Fliers handed out to promote an event or encourage the student body to join an organization can be overwhelming at times.

Countless advertisements plastered on bulletins or distributed daily by students are often discarded or found alongside trashcans. In many cases, events being promoted on flyers are being advertised via Facebook status updates or tweets on Twitter.

As Florida A&M makes strides to “Go Green”, those wasteful promotions seem to contradict FAMU’s mission to a greener campus.

According to the American Forest and Paper Association, Americans discard four million tons of office paper every year. That is enough to build a 12-foot high wall of paper from New York to California.

Based on findings by the International Institute for Environment and Development, when paper decomposes it emits methane gas, which is 25 times more toxic than carbon dioxide. The presence of these greenhouse gases, Earth is currently experiencing the beginning of Global warming.

In addition to addressing the problem, FAMU must establish solutions to reduce the amount of paper discarded by the students who receive them.
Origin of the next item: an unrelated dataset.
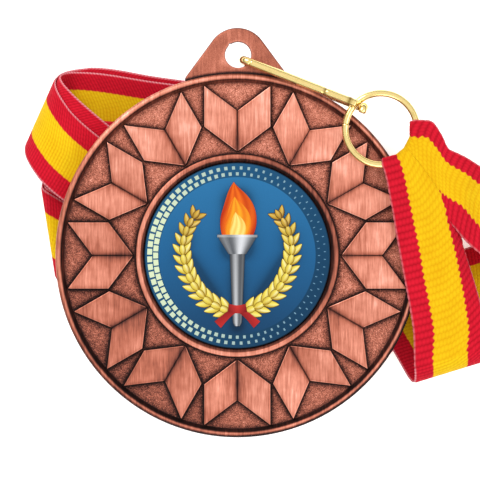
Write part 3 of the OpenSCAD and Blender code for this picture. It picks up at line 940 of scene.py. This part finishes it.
# The jump ring's butt joint is at its left.
around = [(*(RING[:2] + head(a, 2) * RING_R), RING[2]) for a in 172 + np.linspace(0.5, 359.5, 200)]
wire("jump_ring_wire", "jump_ring", "ring", around, RING_WIRE, 0.02)

# ---------------------------------------------------------------- printed insert
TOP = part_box("printed_insert")[1][2] / MM
# Each printed shape is (vertices, faces, colours); lift is how far up the last one was laid over the others.
ink_parts = []
lift = [0]


def col(*rgb):
    return np.array(tint(*rgb))


def lerp(a, b, t):
    return a + (b - a) * np.clip(t, 0, 1)[..., None]


def bump_at(x, middle, spread):
    return np.exp(-((x - middle) / spread) ** 2)


def plain(colour):
    """A colouring that is the same all over a shape."""
    return lambda along, across: np.broadcast_to(colour, (*along.shape, 3))


# The printed shadow's capsules, by ends and radius: flame, cup, handle and, on either side, a branch.
BRANCHES = [capsule for hand in (1, -1)
            for capsule in ((hand * 7.2, 2.5, hand * 7.3, 0, 0.8), (hand * 7.3, 0, hand * 3.0, -6.6, 1.0))]
SHADOW = [(0, 7.2, 0, 3.5, 2.0), (0, 2.4, 0, 1.4, 2.2), (0, 0, 0, -9.5, 0.8), *BRANCHES]


def emblem_shadow(x, y):
    """How far the printed soft shadow darkens the ground at each point."""
    d = np.full(x.shape, 9.0)
    for ax, ay, bx, by, r in SHADOW:
        ex, ey = bx - ax, by - ay
        t = np.clip(((x - ax) * ex + (y - ay) * ey) / (ex * ex + ey * ey), 0, 1)
        d = np.minimum(d, np.hypot(x - ax - t * ex, y - ay - t * ey) - r)
    return 0.5 * np.exp(-np.clip(d, 0, 9) / 0.55)


def ground_part():
    """The insert's body, blue on top: a round field with a shaded band about it."""
    field_r, edge_r, body_r = 10.76, 12.65, 12.76
    prof = [(0, TOP - 0.8), (12.6, TOP - 0.8), (body_r, TOP - 0.7)]
    prof += [(body_r, TOP - 0.08), (12.69, TOP - 0.015)]
    prof += [(r, TOP) for r in (12.6, 12.4, 12.2, 11.9, 11.5, 11.0, field_r + 0.02, field_r - 0.02)]
    prof += [(r, TOP) for r in np.linspace(10.5, 0.3, 40)] + [(0, TOP)]
    v, faces = revolve_part(prof, 240)
    x, y, z = v.T
    r = np.hypot(x, y)
    dark, mid, bright = col(22, 66, 104), col(32, 98, 148), col(44, 118, 170)
    up = (y + 10.8) / 21.6
    field = np.where((up > 0.5)[:, None], lerp(mid, bright, up * 2 - 1), lerp(dark, mid, up * 2))
    band = lerp(col(18, 62, 94), col(30, 88, 128), 0.5 + 0.5 * (y - x) / 17)
    colour = np.where((r < field_r)[:, None], field, band) * (1 - emblem_shadow(x, y))[:, None]
    colour = np.where(((r > edge_r) | (z < TOP - 0.05))[:, None], col(16, 46, 68), colour)
    return v, faces, colour


ink_parts.append(ground_part())


def blade(spine, widths, colour, across=7, up=0.012, rise=0.0007):
    """A flat printed shape: a half width that varies along a spine, coloured by how far along and across."""
    spine, widths = np.array(spine, float), np.array(widths, float)
    n = len(spine)
    d = np.gradient(spine, axis=0)
    d /= np.linalg.norm(d, axis=1, keepdims=True) + 1e-9
    left = np.stack([-d[:, 1], d[:, 0]], 1)
    e = np.linspace(-1, 1, across)
    xy = (spine[:, None, :] + left[:, None, :] * (widths[:, None] * e)[:, :, None]).reshape(-1, 2)
    c = colour(*np.meshgrid(np.linspace(0, 1, n), e, indexing="ij")).reshape(-1, 3)
    lift[0] += rise
    v = np.concatenate([np.column_stack([xy, np.full(len(xy), z)]) for z in (TOP + up + lift[0], TOP - 0.05)])
    ink_parts.append((v, closed(n, across, flip=True), np.concatenate([c, c])))


def smooth_line(pts, n):
    pts = np.array(pts, float)
    run = np.concatenate([[0], np.cumsum(np.linalg.norm(np.diff(pts, axis=0), axis=1))])
    return pchip(run, pts, np.linspace(0, run[-1], n))


# The border: two rings of cells, large and pale at the left, thinning to blue ticks at the right.
CELL, TICK = col(222, 236, 196), col(104, 152, 182)
BORDER_RINGS, BORDER_CELLS = (11.22, 12.04), 72
for number, radius in enumerate(BORDER_RINGS):
    for i in range(BORDER_CELLS):
        turn = 360 * (i + 0.5 * number) / BORDER_CELLS
        pale = (0.5 - 0.5 * math.cos(math.radians(turn))) ** 1.3
        long, wide = 0.34 * (0.4 + 0.6 * pale), 0.4 * (0.14 + 0.86 * pale)
        reach = np.array([radius - long, radius + long])
        blade(reach[:, None] * head(turn, 2), wide * reach / radius, plain(TICK + (CELL - TICK) * pale),
              2, 0.006, 0)


def leaf(x, y, angle, length, width, light, old):
    """One leaf from its foot at x, y, with a dark edge printed under it."""
    t = np.linspace(0, 1, 9)
    spine = np.array([x, y]) + head(math.degrees(angle), 2) * (t * length)[:, None]
    widths = width * np.sin(np.clip(t, 0.02, 0.99) ** 0.8 * math.pi) ** 0.8
    deep = lerp(col(186, 146, 24), col(110, 66, 12), old)
    bright = lerp(col(250, 232, 100), col(214, 164, 58), old)
    shine = lerp(col(255, 252, 196), col(240, 204, 116), old)

    def colour(along, across):
        base = lerp(deep, bright, 0.55 + 0.8 * along - 0.7 * np.abs(across - 0.15))
        return lerp(base, shine, 0.85 * bump_at(across, -0.3, 0.3) * light * np.clip(along * 1.6, 0, 1))

    blade(spine, widths + 0.07, plain(deep * 0.4), 5)
    blade(spine, widths, colour)


# The laurel's right branch from its foot to its tip; the left one is its mirror image.
STEM = [(1.1, -7.7), (3.3, -6.7), (5.4, -4.8), (6.9, -2.1), (7.5, 0.7), (7.1, 3.2), (6.0, 5.1)]
LEAF_ROWS = 13
stem = smooth_line(STEM, LEAF_ROWS)
ahead = np.arctan2(*np.gradient(stem, axis=0).T[::-1])
for hand in (-1, 1):
    for i in range(LEAF_ROWS):
        size = 1.1 - 0.018 * i
        # Leaves are older and browner toward the tip.
        old = np.clip((i / LEAF_ROWS - 0.62) / 0.3, 0, 0.85)
        for spread, length in ((0.66, 2.1), (-0.66, 2.1), (0, 1.6)):
            angle = ahead[i] + spread
            leaf(hand * stem[i, 0], stem[i, 1], angle if hand > 0 else math.pi - angle, length * size,
                 0.42 * size, 0.7 + 0.3 * math.sin(2.4 * i + spread), old)


def steel(along, across):
    lit = bump_at(across, -0.25, 0.38) + 0.25 * bump_at(across, 0.7, 0.2)
    return lerp(col(70, 74, 80), col(226, 228, 232), lit)


# Torch: a tapered handle, a red tie with two tails, three tongues of flame, one in another, and the cup.
blade(smooth_line([(0, 0.6), (0, -4.5), (0, -9.3), (0, -9.7)], 24),
      np.interp(np.linspace(0, 1, 24), [0, 0.95, 1], [1.05, 0.62, 0.35]),
      lambda along, across: steel(along, across) * (0.6 + 0.25 * along)[..., None], 9)
for hand in (-1, 1):
    blade(smooth_line([(0, -7.35), (hand * 1.2, -8.1), (hand * 2.7, -9.5)], 14), np.linspace(0.3, 0.62, 14),
          lambda along, across: lerp(col(104, 14, 20), col(200, 46, 44), 0.3 + 0.5 * along + 0.2 * across))
blade(smooth_line([(-1.25, -7.2), (0, -7.4), (1.25, -7.2)], 14), np.full(14, 0.55),
      lambda along, across: lerp(col(120, 16, 22), col(214, 56, 50),
                                 0.75 - 0.6 * np.abs(2 * along - 1) + 0.2 * across))
FLAME = ((1.0, col(186, 40, 10), col(244, 112, 24)), (0.74, col(232, 96, 16), col(252, 172, 36)),
         (0.46, col(248, 170, 34), col(255, 240, 140)))
for size, deep, bright in FLAME:
    t = np.linspace(0, 1, 40)
    blade(np.stack([0.5 * size * np.sin(5 * t) * t, 2.4 + 7.7 * size * t], 1),
          2.6 * size * (1 - t) ** 1.1 * (0.75 + 2.2 * t) + 0.01,
          lambda along, across: lerp(deep, bright,
                                     0.75 - 0.5 * across ** 2 + 0.28 * np.sin(9 * across + 6 * along)), 19)
CUP_Y, CUP_W = (0.2, 0.45, 1.4, 2.3, 2.6), (1.2, 1.35, 1.95, 2.5, 2.55)
blade([(0, y) for y in CUP_Y], CUP_W, steel, 15)
blade([(0, 2.5), (0, 2.85)], [2.75, 2.75], lambda along, across: 0.85 * steel(along, across) + 0.15, 15)


def print_material():
    k = Nodes("print_under_gloss")
    ink = k.add("Attribute", attribute_name="ink").outputs["Color"]
    dots = k.noise(k.place(), 6.0, 2, 0.5)
    return k.set(color=k.mix(k.math("MULTIPLY", dots, 0.12), ink, (0, 0, 0)), rough=0.45, spec=0.1)


verts, faces, _ = merged(ink_parts)
art = mesh("printed_insert_art", verts, faces, False, print_material())
ink = art.data.color_attributes.new("ink", "FLOAT_COLOR", "POINT")
ink.data.foreach_set("color", np.insert(np.concatenate([c for _, _, c in ink_parts]), 3, 1, axis=1).ravel())
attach(art, "medal")
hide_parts("printed_insert")

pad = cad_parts["insert_adhesive"].data.materials
pad.clear()
pad.append(Nodes("adhesive_pad").set(color=srgb(230, 230, 220), rough=0.6))

# ---------------------------------------------------------------- floor
# The floor glows faintly so that it stays white inside the ribbon's loops.
SIDE, FLOOR_Z = 900, -0.06
corners = [[x, y, FLOOR_Z] for x, y in ((-SIDE, -SIDE), (SIDE, -SIDE), (SIDE, SIDE), (-SIDE, SIDE))]
floor = mesh("floor", corners, [[0, 1, 2, 3]], False)
k = Nodes("paper_floor")
k.bsdf.inputs["Emission Color"].default_value = (1, 1, 1, 1)
k.bsdf.inputs["Emission Strength"].default_value = 0.4
floor.data.materials.append(k.set(color=(0.97, 0.97, 0.97), rough=0.9))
According to the Office of Student Activities, if an individual or organization is interested in promoting an event, they are required to fill out forms of consent. Subsequently, they must receive further approval from an administrator until they are permitted to post flyers around campus.

Why not avoid the hassle of obtaining permission to promote an event, just for students to turn around and toss it in the trash tomorrow?

One solution is encouraging organizations and promoters to utilize technology as a means to inform, and extend information to the student body.

Today we see that paper is becoming relatively outdated in almost every aspect of our lives.

The Internet is gradually replacing newspaper production. Professors are no longer relying on hardcopies, instead are sharing documents electronically. Advances in technology have proven to reduce the amount of paper consumption and cost. However, like beating any addiction, we have a long way ahead of us. With new technology you can reach a larger audience, spread messages more efficiently, and save tons of paper in the process.

There is potential to reduce costs and further damage to the environment, but if we continue to throw away materials that could otherwise be recycled the depletion of energy, water, and other natural resources increases.

Consequently, the air we breathe will eventually cost us, literally.